Feedback as received from CSPPS representatives on this two-day event have been very positive praising the  engaged and inclusive discussions, inspiring stories, and exchanges on similar issues from various country coalitions. Participants engaged in wide-ranging dialogues going from foundations of the YPS Agenda to financing youth engagement and initiatives, and lessons from in-country and regional initiatives at both the civil society and governmental levels. The Amman exchange provided an opportunity to both hear and reflect on these different topics while allowing participants to bring in their own knowledge and lived-through experiences. 

CSPPS representatives present also valued the skillful moderation of the various sessions allowing for a direct engagement with the audience, which resulted in interesting exchanges on inspiring stories from young peacebuilders and their counterpart colleagues at (inter-)governmental levels. CSPPS-members have expressed their gratitude for being given the opportunity to meet their peers and representatives from countries facing similar issues. The meeting allowed to strengthen ties and build new relationships with other YPS actors. Experiences shared provided ample suggestions for moving the YPS-agenda to a next level.

Among the main takeaways from the event, this exchange provided an opportunity for CSPPS members to connect with their peers and colleagues to discuss potential new partnership prospects. It was also the opportunity for civil society to bring to the fore the crucial role its network plays in pursuit of progress on the YPS-agenda at international level.


From left to right: Saji Prelis [SfCG], Peter van Sluijs [CSPPS Secretariat], Gwendolyn Myers [MOP] and Kessy Martine Ekomo Soignet [URU]

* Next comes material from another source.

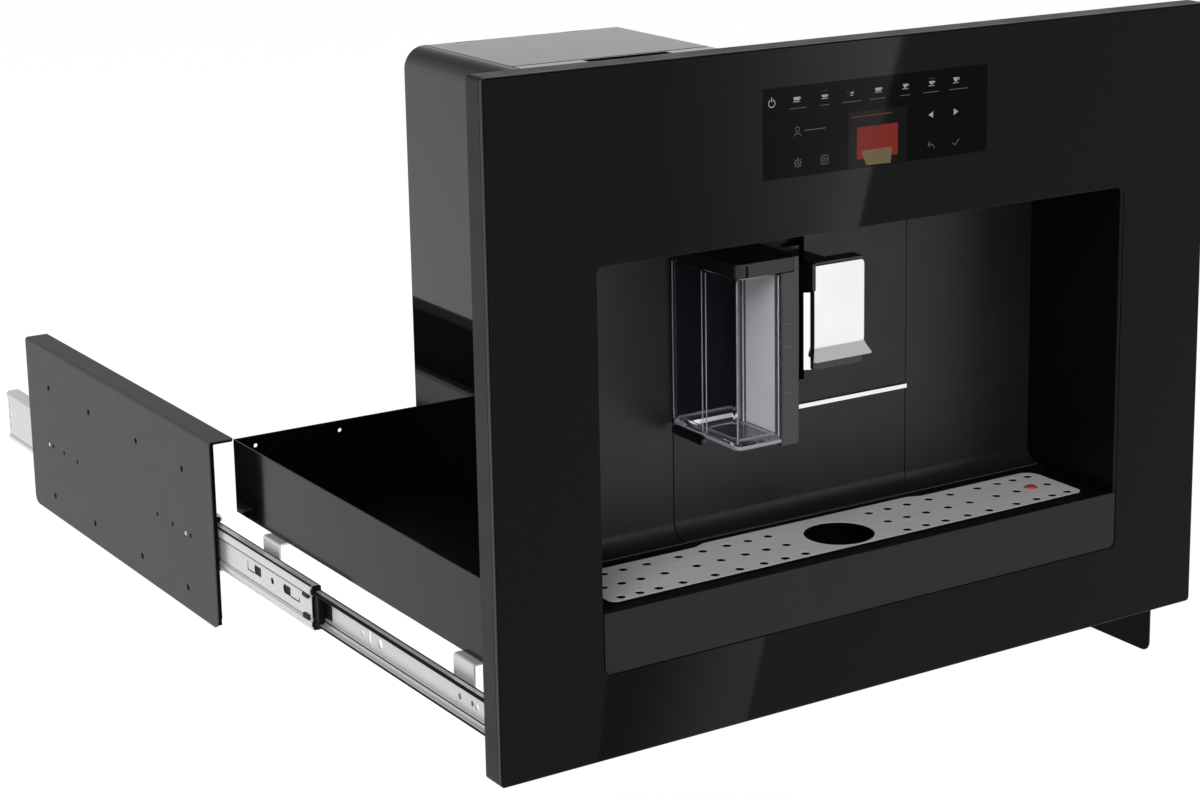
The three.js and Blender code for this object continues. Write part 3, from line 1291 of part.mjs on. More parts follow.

YPS Agenda: balance between positive evolutions and remaining challenges 

The latest report of the UN Secretary-General on Youth, Peace and Security has been released in early March 2024 and describes well the split situation of the Agenda between great advance and persistent obstacles. Indeed, the report takes stock on how the YPS agenda is advancing and is structured. It highlights “advancements in institutionalising the youth and peace and security agenda, with many Member States and regional organizations developing new strategies and initiatives [...] However, persistent challenges remain, such as the growing mistrust between young people and governments, and discriminatory laws and practices based on age, which remain prevalent in many countries and hinder the meaningful participation of young people.

In the same way, the IDPS-YPS Exchange allowed to bring light in a more tangible way on both the incredible efforts already undertaken by all stakeholders toward the realisation of the Agenda, and on the road still to be travelled. 

First, there is a common constation that actions undertaken as part of the Agenda are beginning to bear fruit with a clear augmentation of meaningful participation of youth in peace processes. Governments from across the world are progressively developing by breaking long-term political barriers on youth implication, or in best cases by implementing their own National Action Plan. Thus, a clear political willingness of involving young people in elections, governance and leadership is observable. More than being simply beneficial for the youth cause, the actions undertaken to implement the YPS Agenda also appeared to be at the foundation of a certain calm and economical development.

However, if these positive evolutions cannot be ignored, some obstacles remain tenacious. At the top of the podium, the YPS Agenda suffers from a clear lack of financing and investments for which all participants are calling for a transformation from constatation to concrete actions. Second, despite the fact that some governments are becoming closer to youth, some others on the contrary cultivate a growing distrust with young people and adopt more and more discriminatory strategies to prevent youth from taking part in decision making processes. Moreover, other governments simply demonstrate no political interest from youth causes. Last but not least, there is the lack of data that shows good practices on the implementation of the YPS Agenda. This lack puts the emphasis on the importance of events such as the IDPS-YPS Exchange that precisely allow involved stakeholders to spread their experience, and make connections on similar issues and responses. 

These outcomes will be reflected in the upcoming IDPS Steering Group meeting happening in Paris, France on 30-31 May 2024 with concrete next steps to put in place for the YPS Agenda, in line with its strategic priorities for 2024-2026.

A word to conclude 

As a global civil society network, CSPPS and its members stand ready to contribute further to the spreading and strengthening of the YPS Agenda, acting as a link between young peacebuilders and authorities. 

Gathering representatives from various constituencies, and having inclusive dialogues during IDPS-YPS Exchange  enabled civil society actors and youth to have their voices heard, and to contribute to exploring solutions to override remaining barriers they still encounter in their participation in peace political processes.